## Task directions
Word for word, restate every line of the listing that follows.

* Begin Information given *

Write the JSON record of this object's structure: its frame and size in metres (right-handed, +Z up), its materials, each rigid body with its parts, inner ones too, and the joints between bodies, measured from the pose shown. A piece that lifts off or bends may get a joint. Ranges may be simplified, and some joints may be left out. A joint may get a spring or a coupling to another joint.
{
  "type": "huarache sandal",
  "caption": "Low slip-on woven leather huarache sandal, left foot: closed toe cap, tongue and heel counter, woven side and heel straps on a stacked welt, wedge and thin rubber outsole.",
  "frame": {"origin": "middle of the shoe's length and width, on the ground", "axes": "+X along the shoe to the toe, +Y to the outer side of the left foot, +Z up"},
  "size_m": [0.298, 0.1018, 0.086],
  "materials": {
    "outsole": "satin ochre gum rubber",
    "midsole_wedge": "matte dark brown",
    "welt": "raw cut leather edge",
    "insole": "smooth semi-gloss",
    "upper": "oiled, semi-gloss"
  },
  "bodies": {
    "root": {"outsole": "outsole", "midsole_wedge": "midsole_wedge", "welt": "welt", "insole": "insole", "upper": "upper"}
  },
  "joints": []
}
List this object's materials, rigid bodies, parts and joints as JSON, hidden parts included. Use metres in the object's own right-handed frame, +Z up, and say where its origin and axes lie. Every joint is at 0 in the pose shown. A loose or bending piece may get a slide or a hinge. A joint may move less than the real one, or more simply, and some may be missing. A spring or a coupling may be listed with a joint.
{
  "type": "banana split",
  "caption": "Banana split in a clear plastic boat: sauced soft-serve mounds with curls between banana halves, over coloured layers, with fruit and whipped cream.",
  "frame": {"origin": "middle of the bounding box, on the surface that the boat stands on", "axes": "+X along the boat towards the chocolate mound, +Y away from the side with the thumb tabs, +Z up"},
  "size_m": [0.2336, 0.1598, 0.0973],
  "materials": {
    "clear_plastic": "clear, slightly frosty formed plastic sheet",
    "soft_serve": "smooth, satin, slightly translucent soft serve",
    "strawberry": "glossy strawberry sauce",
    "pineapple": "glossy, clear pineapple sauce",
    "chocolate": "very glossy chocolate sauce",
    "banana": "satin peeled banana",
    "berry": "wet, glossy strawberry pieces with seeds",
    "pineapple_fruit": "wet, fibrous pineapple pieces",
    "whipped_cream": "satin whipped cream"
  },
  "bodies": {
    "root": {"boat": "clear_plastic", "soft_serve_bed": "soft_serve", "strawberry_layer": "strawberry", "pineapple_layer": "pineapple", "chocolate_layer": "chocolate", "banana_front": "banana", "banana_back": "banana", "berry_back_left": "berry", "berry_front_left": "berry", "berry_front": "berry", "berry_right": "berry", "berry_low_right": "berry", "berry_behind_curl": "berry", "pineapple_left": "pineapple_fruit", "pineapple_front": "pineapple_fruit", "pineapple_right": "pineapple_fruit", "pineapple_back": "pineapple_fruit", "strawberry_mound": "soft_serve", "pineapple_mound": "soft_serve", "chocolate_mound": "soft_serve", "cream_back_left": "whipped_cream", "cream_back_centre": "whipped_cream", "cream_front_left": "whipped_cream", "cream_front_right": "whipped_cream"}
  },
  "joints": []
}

* End Information given *

## Correct answer
Write the JSON record of this object's structure: its frame and size in metres (right-handed, +Z up), its materials, each rigid body with its parts, inner ones too, and the joints between bodies, measured from the pose shown. A piece that lifts off or bends may get a joint. Ranges may be simplified, and some joints may be left out. A joint may get a spring or a coupling to another joint.
{
  "type": "huarache sandal",
  "caption": "Low slip-on woven leather huarache sandal, left foot: closed toe cap, tongue and heel counter, woven side and heel straps on a stacked welt, wedge and thin rubber outsole.",
  "frame": {"origin": "middle of the shoe's length and width, on the ground", "axes": "+X along the shoe to the toe, +Y to the outer side of the left foot, +Z up"},
  "size_m": [0.298, 0.1018, 0.086],
  "materials": {
    "outsole": "satin ochre gum rubber",
    "midsole_wedge": "matte dark brown",
    "welt": "raw cut leather edge",
    "insole": "smooth semi-gloss",
    "upper": "oiled, semi-gloss"
  },
  "bodies": {
    "root": {"outsole": "outsole", "midsole_wedge": "midsole_wedge", "welt": "welt", "insole": "insole", "upper": "upper"}
  },
  "joints": []
}
List this object's materials, rigid bodies, parts and joints as JSON, hidden parts included. Use metres in the object's own right-handed frame, +Z up, and say where its origin and axes lie. Every joint is at 0 in the pose shown. A loose or bending piece may get a slide or a hinge. A joint may move less than the real one, or more simply, and some may be missing. A spring or a coupling may be listed with a joint.
{
  "type": "banana split",
  "caption": "Banana split in a clear plastic boat: sauced soft-serve mounds with curls between banana halves, over coloured layers, with fruit and whipped cream.",
  "frame": {"origin": "middle of the bounding box, on the surface that the boat stands on", "axes": "+X along the boat towards the chocolate mound, +Y away from the side with the thumb tabs, +Z up"},
  "size_m": [0.2336, 0.1598, 0.0973],
  "materials": {
    "clear_plastic": "clear, slightly frosty formed plastic sheet",
    "soft_serve": "smooth, satin, slightly translucent soft serve",
    "strawberry": "glossy strawberry sauce",
    "pineapple": "glossy, clear pineapple sauce",
    "chocolate": "very glossy chocolate sauce",
    "banana": "satin peeled banana",
    "berry": "wet, glossy strawberry pieces with seeds",
    "pineapple_fruit": "wet, fibrous pineapple pieces",
    "whipped_cream": "satin whipped cream"
  },
  "bodies": {
    "root": {"boat": "clear_plastic", "soft_serve_bed": "soft_serve", "strawberry_layer": "strawberry", "pineapple_layer": "pineapple", "chocolate_layer": "chocolate", "banana_front": "banana", "banana_back": "banana", "berry_back_left": "berry", "berry_front_left": "berry", "berry_front": "berry", "berry_right": "berry", "berry_low_right": "berry", "berry_behind_curl": "berry", "pineapple_left": "pineapple_fruit", "pineapple_front": "pineapple_fruit", "pineapple_right": "pineapple_fruit", "pineapple_back": "pineapple_fruit", "strawberry_mound": "soft_serve", "pineapple_mound": "soft_serve", "chocolate_mound": "soft_serve", "cream_back_left": "whipped_cream", "cream_back_centre": "whipped_cream", "cream_front_left": "whipped_cream", "cream_front_right": "whipped_cream"}
  },
  "joints": []
}